The Seeming Overpowers the Truth
Given the difficulty and lack of any guarantee of happiness or reward for being good and all the benefits that come with being perceived as just, why would anyone choose to be just?  What value is there?  It seems clear:  it makes way more sense to seem just than to be just.  This way you get all the instrumental benefits and none of the self-sacrifice.

Sure, it's not always easy to get away with things, but this is why you need to cultivate your skills of persuasion (i.e., take phil 102) and organize into secret societies to impose force and coerce when necessary.

Issue:  Is it true that "Seeming just is what leads to a happy life, there is no intrinsic value in being just" and “the seeming overpowers even the truth.”

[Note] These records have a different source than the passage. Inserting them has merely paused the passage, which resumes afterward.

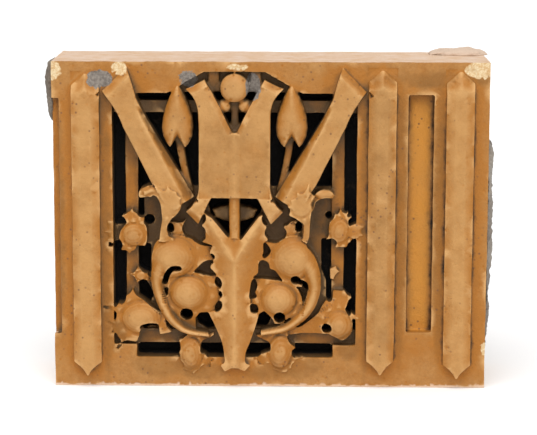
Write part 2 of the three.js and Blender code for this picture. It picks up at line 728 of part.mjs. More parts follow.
// A smear of mortar on a flat bed: blunt edges, an uneven top, and a thickness that changes end to end.
// It lies on its own XY plane, long way along X.
function mortar({ long, wide, thick, waves }) {
  const count = 22;
  const rings = [[1, 0], [0.94, 0.62], [0.7, 0.95], [0.35, 1]];
  const positions = [];
  const height = (x, y) => {
    const end = THREE.MathUtils.lerp(thick[0], thick[1], x / long + 0.5);
    return end * (0.9 + 0.1 * Math.sin((waves * x) / wide + 1) * Math.cos((waves * y) / wide));
  };
  for (const [share, rise] of rings) {
    for (let point = 0; point < count; point += 1) {
      const turn = (point * Math.PI * 2) / count;
      const ragged = 1 + 0.05 * Math.sin(point * 2.3 + waves);
      const corner = (Math.abs(Math.cos(turn)) ** 3 + Math.abs(Math.sin(turn)) ** 3) ** (-1 / 3);
      const x = (long / 2) * share * ragged * corner * Math.cos(turn);
      const y = (wide / 2) * share * ragged * corner * Math.sin(turn);
      positions.push(x, y, rise * height(x, y));
    }
  }
  positions.push(0, 0, height(0, 0), 0, 0, 0);
  const index = [];
  const crown = rings.length * count;
  for (let point = 0; point < count; point += 1) {
    const next = (point + 1) % count;
    for (let ring = 0; ring + 1 < rings.length; ring += 1) {
      const outer = ring * count;
      const inner = outer + count;
      index.push(inner + point, outer + point, outer + next);
      index.push(inner + point, outer + next, inner + next);
    }
    index.push(crown, crown - count + point, crown - count + next);
    index.push(crown + 1, next, point);
  }
  const geometry = new THREE.BufferGeometry();
  geometry.setAttribute('position', new THREE.Float32BufferAttribute(positions, 3));
  geometry.setIndex(index);
  return solid(geometry);
}

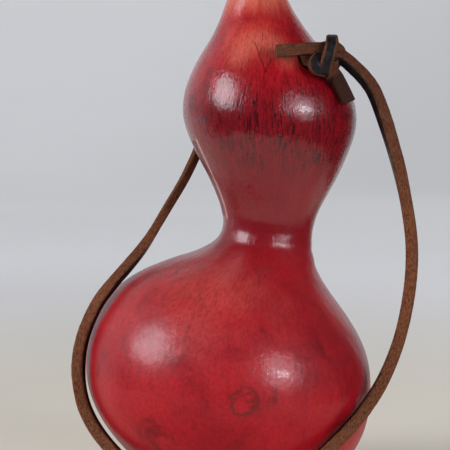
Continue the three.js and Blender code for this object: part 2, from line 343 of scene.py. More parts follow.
class Shader:
    """A short way to write one material's node tree."""

    def __init__(self, name):
        self.material = bpy.data.materials.new(name)
        self.material.use_nodes = True
        self.tree = self.material.node_tree
        self.bsdf = self.tree.nodes["Principled BSDF"]

    def node(self, kind, **settings):
        made = self.tree.nodes.new("ShaderNode" + kind)
        for key, value in settings.items():
            setattr(made, key, value)
        return made

    def link(self, source, target):
        self.tree.links.new(source, target)

    def feed(self, socket, value):
        if isinstance(value, (int, float)):
            socket.default_value = value
        elif isinstance(value, (tuple, list, Vector)):
            socket.default_value = tuple(value)
        else:
            self.link(value, socket)

    def place(self):
        return self.node("TexCoord").outputs["Object"]

    def stretched(self, vector, scale, shift=(0, 0, 0)):
        mapping = self.node("Mapping")
        self.feed(mapping.inputs["Vector"], vector)
        self.feed(mapping.inputs["Scale"], scale)
        self.feed(mapping.inputs["Location"], shift)
        return mapping.outputs["Vector"]

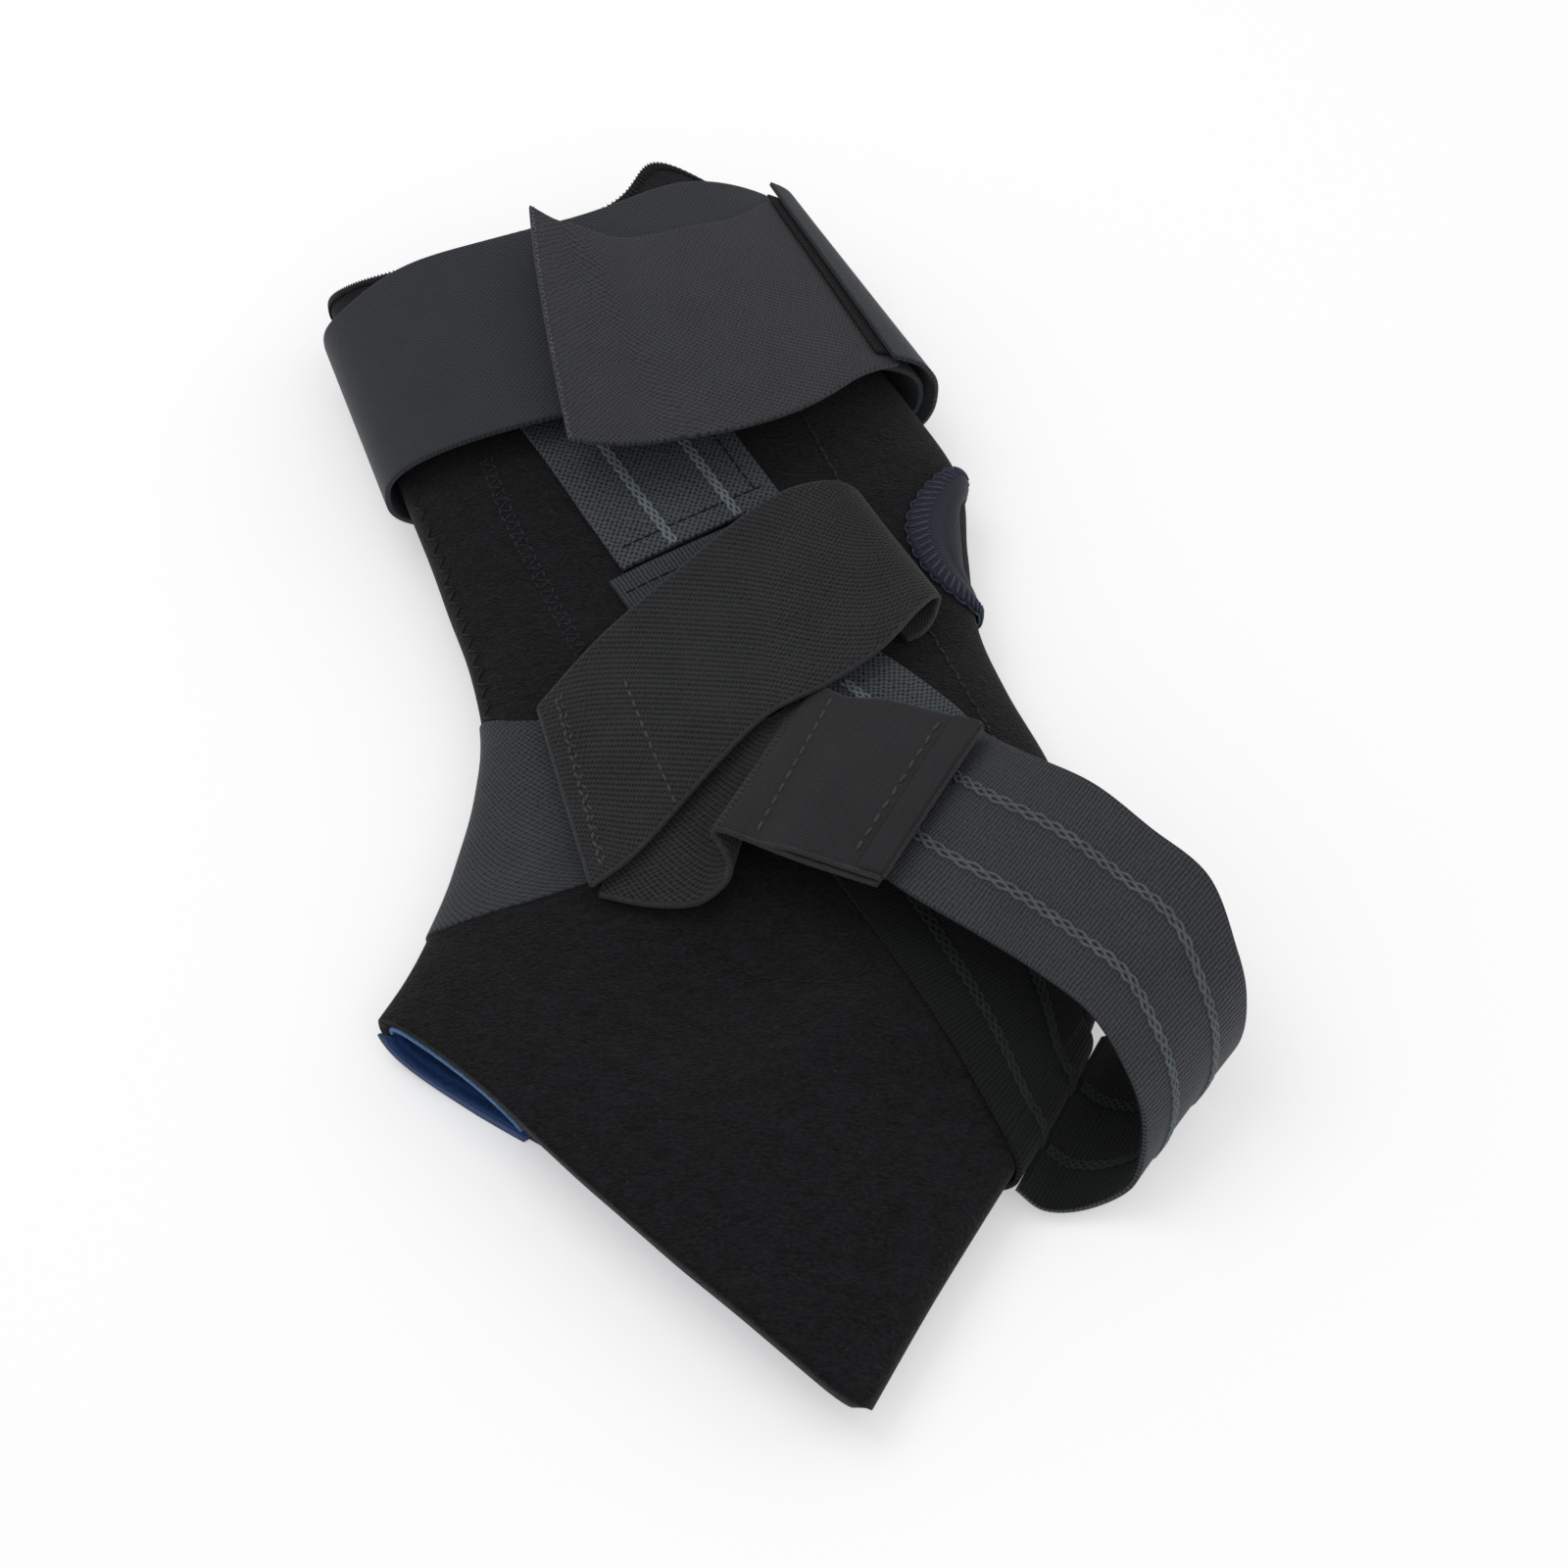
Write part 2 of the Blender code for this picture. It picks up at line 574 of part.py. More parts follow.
def main():
    clear_scene()
    brace = bpy.data.collections.new("ankle_support")
    cutters = bpy.data.collections.new("cutters")
    bpy.context.scene.collection.children.link(brace)
    bpy.context.scene.collection.children.link(cutters)

    last = len(SLEEVE_SECTIONS) - 1
    places = spaced(round(last * ROWS_PER_SECTION), last)
    sleeve = tube("sleeve", sleeve_point, places, 0.0, -SLEEVE_WALL, brace)
    skin = -SLEEVE_WALL - CLEARANCE
    lining = tube("lining", sleeve_point, places, skin, skin - LINING_WALL, brace)
    body = bmesh.new()
    body.from_mesh(sleeve.data)
    tree = BVHTree.FromBMesh(body)

    cutter = build_vent_cutter(cutters)
    cut(sleeve, cutter)
    cut(lining, cutter)
    build_binding(brace)
    plate("instep_panel", panel_grid(PANEL_ROWS), 0.0, PANEL_WALL, brace)

    tube("top_band", band_point, spaced(4, 1.0), 0.0, -BAND_WALL, brace)
    plate("band_flap", band_grid(FLAP_ROWS), 0.0, FLAP_WALL, brace)
    plate("hook_tape", band_grid(TAPE_ROWS), 0.0, TAPE_WALL, brace)
    plate("band_tab", band_grid(TAB_ROWS), 0.0, FLAP_WALL, brace)

    leg_rows = centred_rows(LEG_WEBBING_ROWS, WEBBING_WIDTH)
    plate("leg_webbing", draped_grid(leg_rows, tree, SEAT, per_row=3), 0.0, WEBBING_WALL, brace)
    ribbon_rows = centred_rows(END_RIBBON_ROWS, RIBBON_WIDTH)
    plate("end_ribbon", draped_grid(ribbon_rows, tree, SEAT), 0.0, RIBBON_WALL, brace)
    plate("stirrup_webbing", draped_grid(STIRRUP_ROWS, tree, SEAT), 0.0, WEBBING_WALL, brace)
    over_stirrup = SEAT + WEBBING_WALL + SEAT
    plate("loop_webbing", free_grid(LOOP_ROWS, tree, over_stirrup, 3), 0.0, WEBBING_WALL, brace)
    plate("elastic_strap", draped_grid(ELASTIC_ROWS, tree, 0.0), 0.0, ELASTIC_WALL, brace)
    plate("elastic_tail", free_grid(TAIL_ROWS), -ELASTIC_WALL / 2, ELASTIC_WALL / 2, brace)
    plate("elastic_patch", free_grid(PATCH_ROWS, per_row=3), 0.0, PATCH_WALL, brace)
    body.free()
    stand_on_origin(brace, cutters)


main()
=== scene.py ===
# Ankle support lying on its side: foam sleeve, leg band with a lifted flap, webbing stirrup loop and elastic strap.

import logging
import math
from collections.abc import Callable, Sequence
from dataclasses import dataclass, field
from enum import Enum

import bmesh
import bpy
from mathutils import Matrix, Vector, noise
from mathutils.bvhtree import BVHTree


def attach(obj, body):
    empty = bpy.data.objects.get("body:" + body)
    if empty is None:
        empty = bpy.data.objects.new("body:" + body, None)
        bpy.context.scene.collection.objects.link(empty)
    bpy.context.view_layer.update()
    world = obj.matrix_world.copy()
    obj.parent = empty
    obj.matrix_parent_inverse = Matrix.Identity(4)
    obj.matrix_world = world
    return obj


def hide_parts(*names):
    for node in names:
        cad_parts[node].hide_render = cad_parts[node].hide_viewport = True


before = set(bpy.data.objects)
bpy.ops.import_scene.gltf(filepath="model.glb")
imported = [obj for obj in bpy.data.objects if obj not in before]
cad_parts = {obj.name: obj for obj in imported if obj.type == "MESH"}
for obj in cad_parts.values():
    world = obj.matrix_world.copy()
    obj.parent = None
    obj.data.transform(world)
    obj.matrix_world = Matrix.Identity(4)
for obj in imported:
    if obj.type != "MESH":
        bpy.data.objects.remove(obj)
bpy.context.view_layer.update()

LOG = logging.getLogger("ankle_support")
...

But what about God/gods?  If there are none or they don't care about human affairs, then it makes no difference.  If there are God(s), the books through which we know them tell us they can be "persuaded and perverted by sacrifices, soothing vows, and votive offerings".

Sympathy for the Wicked
If someone can show these arguments to be false and has an argument for why we should be just (rather than appear to be just), he must have great sympathy for those who do injustice.  The arguments in favor of seeming to be just are very compelling and so it should be understandable to someone who comprehends them, yet opposes them, why people adhere to them.

Haters Gonna Hate
Also, it seems that the only reason people are willingly just is because they lack the power, courage, or strength to act as they truly would if they could.  (See:  Nietzsche) 

Why Be Moral?
Can you think of any reasons for being just other than the instrumental benefits?  What good does the unjust man who appears just miss out on that just man who appears unjust gains?  And even if we can show some good that the just man gains, does it outweigh all the instrumental goods the clever unjust man gains?

Boom! Goes the Dynamite.

Issue: Is this true? "In all history there is not one who praised justice for something other than its consequences: reputation, honors, and gifts that come from it."